NEW YORK, Jan 12, 2026, 09:49 EST — Regular session
- Shares of Abercrombie & Fitch dropped roughly 20% following the company’s downgrade of its holiday-quarter guidance and adjustments to its full-year projections.
- The company highlighted increased planned spending and noted tariff costs factored into its revised outlook.
- Investors are turning to management’s conference calls for fresh insights on demand and margins ahead of the fiscal year-end.
Abercrombie & Fitch Co shares plunged Monday after the apparel retailer trimmed its Q4 outlook and cut the upper range of its full-year sales growth forecast post-holiday season. Early trading saw the stock drop roughly 20% to $99.62.
This shift is critical since the holiday quarter is prime time for many mall-based brands, and guidance changes tend to ripple quickly through the sector. Abercrombie has maintained solid margins, so expectations were already set high.
Tariffs are back on the radar as shoppers stay price-conscious. Investors aren’t just focused on holiday sales—they’re weighing the costs of holding shares and managing inventory.
Abercrombie trimmed its full-year net sales growth forecast to at least 6%, down from the previous 6% to 7% range, while holding its operating margin steady at around 13%, according to its latest business update. The retailer projects fourth-quarter net sales growth near 5% and earnings per share between $3.50 and $3.60. It also raised its capital expenditure target to roughly $245 million from $225 million. CEO Fran Horowitz highlighted a “record quarter-to-date net sales through fiscal December” alongside a “strong customer response” during the holiday season. The outlook factors in approximately $90 million in tariff expenses—about 170 basis points of sales after planned mitigation—and includes a gain from a litigation settlement. (GlobeNewswire)
Investors are digesting the gap between Abercrombie’s fourth-quarter sales forecast and Wall Street’s expectations. The company anticipates roughly 5% growth, trailing analysts’ 5.8% estimate, based on LSEG data. This shortfall weighed on other apparel stocks, as retailers flagged cautious spending in the wake of the holiday season. (Reuters)

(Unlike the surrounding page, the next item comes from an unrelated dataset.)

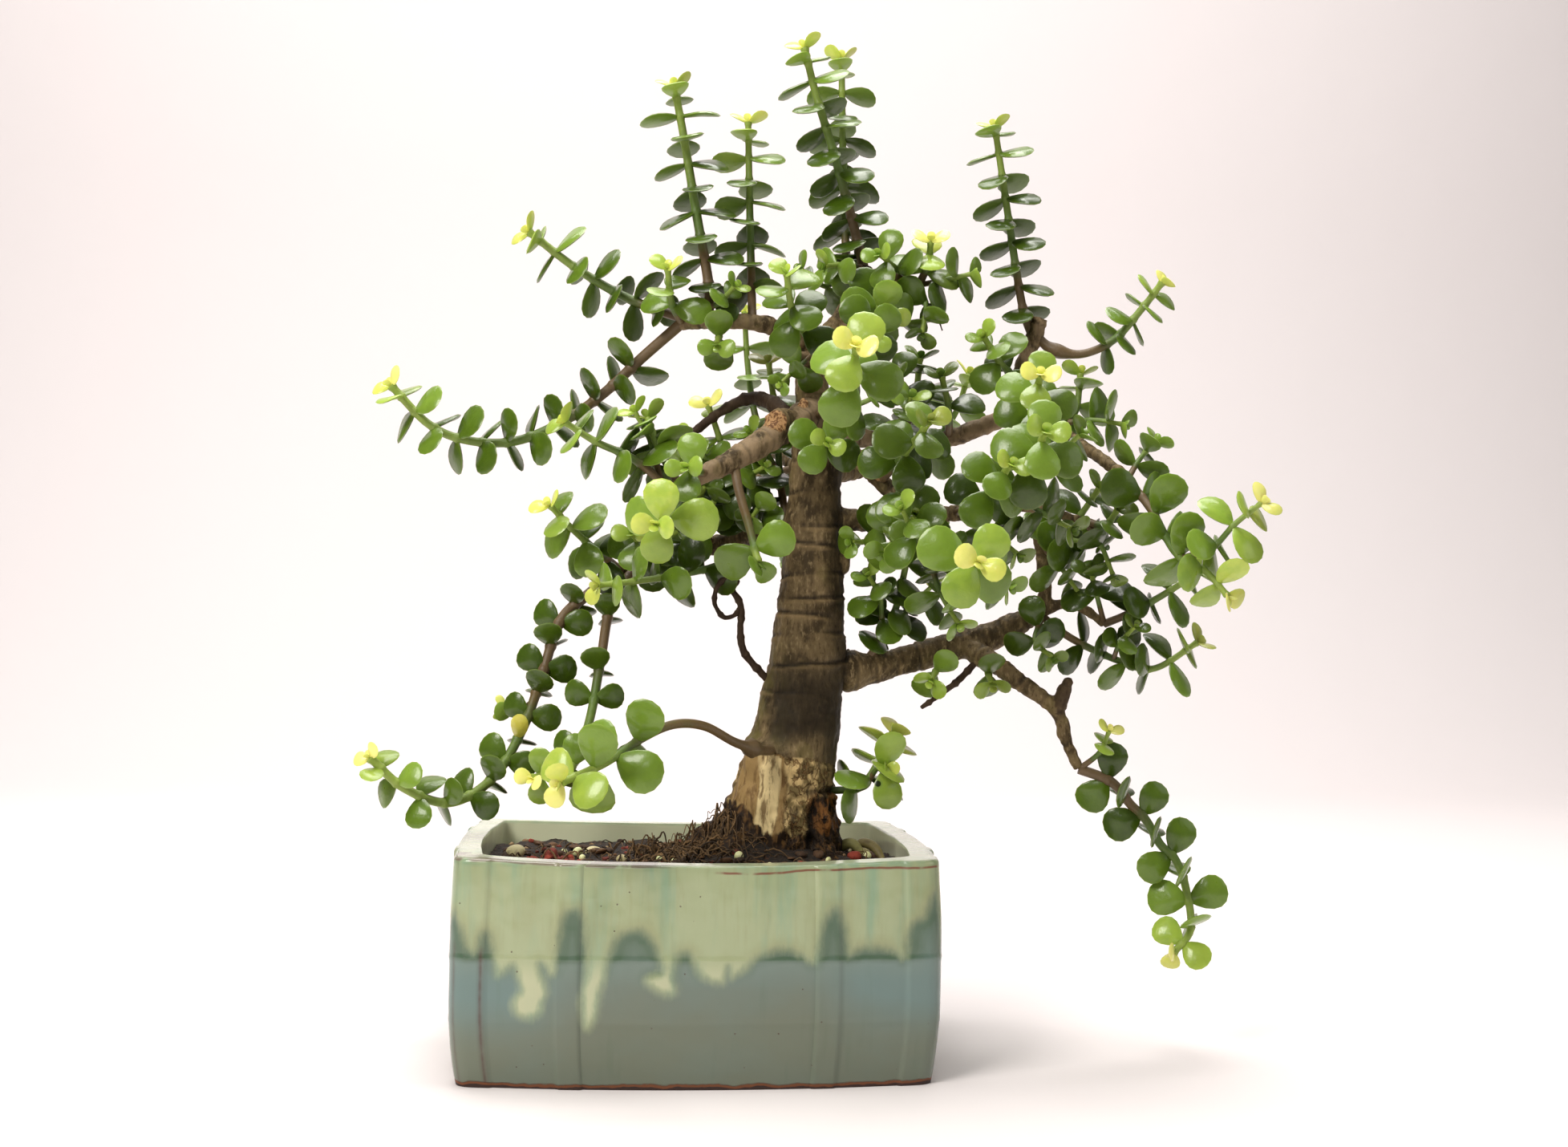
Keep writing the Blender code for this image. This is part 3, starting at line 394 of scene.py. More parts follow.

Some details work both ways. Abercrombie held its share repurchase plans steady, yet rising capital expenditures could weigh on near-term free cash flow, even as they back stores, digital efforts, and marketing in the long run.
Traders are keeping an eye on whether Hollister’s gains can make up for a weaker close at Abercrombie. Promotions heading into year-end also remain under scrutiny. The tariff situation adds extra uncertainty: the company’s forecasts rely on policies from early January, so any changes could push costs up fast.
The update appeared in a regulatory filing, setting the fiscal year end on January 31, 2026. (SEC)
There’s a real risk on the downside. Should consumers keep cutting back or retailers push deeper discounts to move inventory, margins could shrink quickly. Higher tariffs would pile on more pressure, despite any mitigation efforts.